Housekeeping: A Gentlemen's Agreement
The most significant provision in 61B is the basic housekeeping requirement. Unlike the standard later adopted by OSHA, which contains specific action levels and alternatives for dust control, 61B dispenses with the topic by stating simply that "dust shall be removed concurrently with operations."[19] This language has been known to provoke a good laugh from Agricultural Dusts committee members pressed to explain what it really means.
Whatever it means, the provision is not enforceable. OSHA learned that when it tried to use 61B in support of citations issued after the 1977 explosions. The commission that reviews OSHA citations was unwilling to rely on such an ambiguous provisions.[20] In actuality, the housekeeping provision is not a "requirement" at all. It is more of a gentlemen's agreement to recognize the problem but leave its solution entirely to the individual operator. "I think that you have to consider that people are going to be reasonable and rational about applying this," explained a Continental Grain representative at an OSHA hearing.[21]
Whether a more specific requirement would be desirable is the subject of considerable controversy. Leaving that question aside for the moment, the lack of specificity of the housekeeping requirement in 61B is not adequately justified by the reasons most commonly offered in its defense. "If someone can tell us how to be more specific and be scientifically logical" in establishing dust-control requirements, explains an Agricultural Dusts committee member from a major grain company, "we would buy it." Indeed, there is no way to do so—short of banning grain dust—if "scientific logic" demands total safety. Research sponsored by the NGFA indicates that a dust layer as thin as one-hundredth of an inch can propagate an explosion. The NGFA has been accused by its detractors of conducting this research precisely to bolster the "scientific" argument against any standard. But there rarely is a strong
scientific basis for resolving complex problems involving the trade-off between cost and safety. If this call for greater scientific certainty applied equally to all standards-setting, it would largely paralyze the effort. There are too many variables interacting and changing over time to expect anything resembling scientific certainty for each one.
Guesses, commonsense judgments, and just plain arbitrary numbers adorn public and private standards alike. They have to. NFPA 61B is no exception. The requirement that grain driers be cleaned every 168 hours, for example, is not scientifically logical. As it turns out, 168 was chosen because that is how many hours there are in a week—a measure no more scientific than Continental Grain's policy of cleaning them every 48 hours.[22] Limiting the temperature of hot pipes to 160° F, prohibiting more than 25 percent of a roof from being plastic panel, and suggesting that motor-driven equipment be cleaned at one-hour intervals during operations are further examples of provisions in 61B that are equally susceptible to the charge of scientific infirmity.[23] In each case, the number is an admittedly arbitrary one, based on the consensus of committee members as to what constitutes a reasonable requirement.
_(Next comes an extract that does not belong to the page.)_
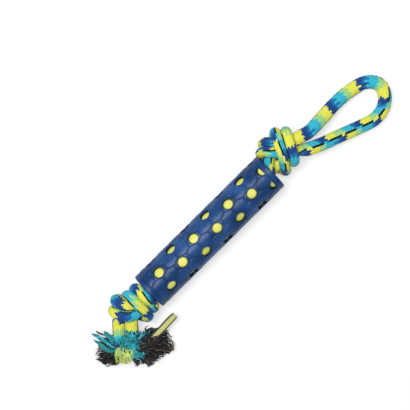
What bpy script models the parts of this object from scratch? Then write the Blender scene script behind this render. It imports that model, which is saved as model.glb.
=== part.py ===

In fact, scientific uncertainty did not prevent Continental Grain or the Factory Mutual Corporation from incorporating an "action level" of one-eight of an inch of layered dust into their own in-house standards for housekeeping.[24] So why does the NFPA Agricultural Dusts committee demand more of science? One possible reason is that the dust-control problem is more complicated than most issues. Hot pipes present similar hazards under a variety of circumstances; grain dust does not. Dust hazards depend, to some degree, on virtually every aspect of a grain-handling facility, including the product it handles, its sales and operation patterns, the general layout and date of design, and the effectiveness of existing dust-control equipment. In short, some facilities have much less need or ability than others to conduct housekeeping. The image of the "small country elevator"—a mom-and-pop operation with no hired hands, but a line of anxious farmers waiting to unload their grain before it starts raining—is often evoked in this line of argument. Some country elevators have little need for dust control because they have low throughput and no enclosed bucket elevators. Others, it is argued, lack the resources to purchase dust collection systems or hire additional labor. The appropriate action level, if there is such a thing, varies significantly by facility, and the small ones should, the argument continues, be spared the regulatory rod entirely.
This position on dust control contradicts the position taken else-
where in 61B. The Agricultural Dusts committee has gone on record several times against the notion that differences in facilities render a general standard inappropriate. Separate NFPA standards for country elevators were combined with those for other grain-handling facilities in 1973, when the committee decided that "a distinction between types of grain elevators on the basis of capacity or shipping or receiving media is no longer practical."[25] Similarly, a committee member argued in July 1985 that motion switches should not be mandated on all bucket elevator legs because some country elevators "do not realistically need them." The committee rejected the argument on the grounds that motion switches were generally a good idea and it would be impossible to identify in a standard those situations in which they are not necessary.[26] The same could be said about dust-control requirements. "Facilities vary," notes a former USDA investigator, "but the hazard scenarios are the same."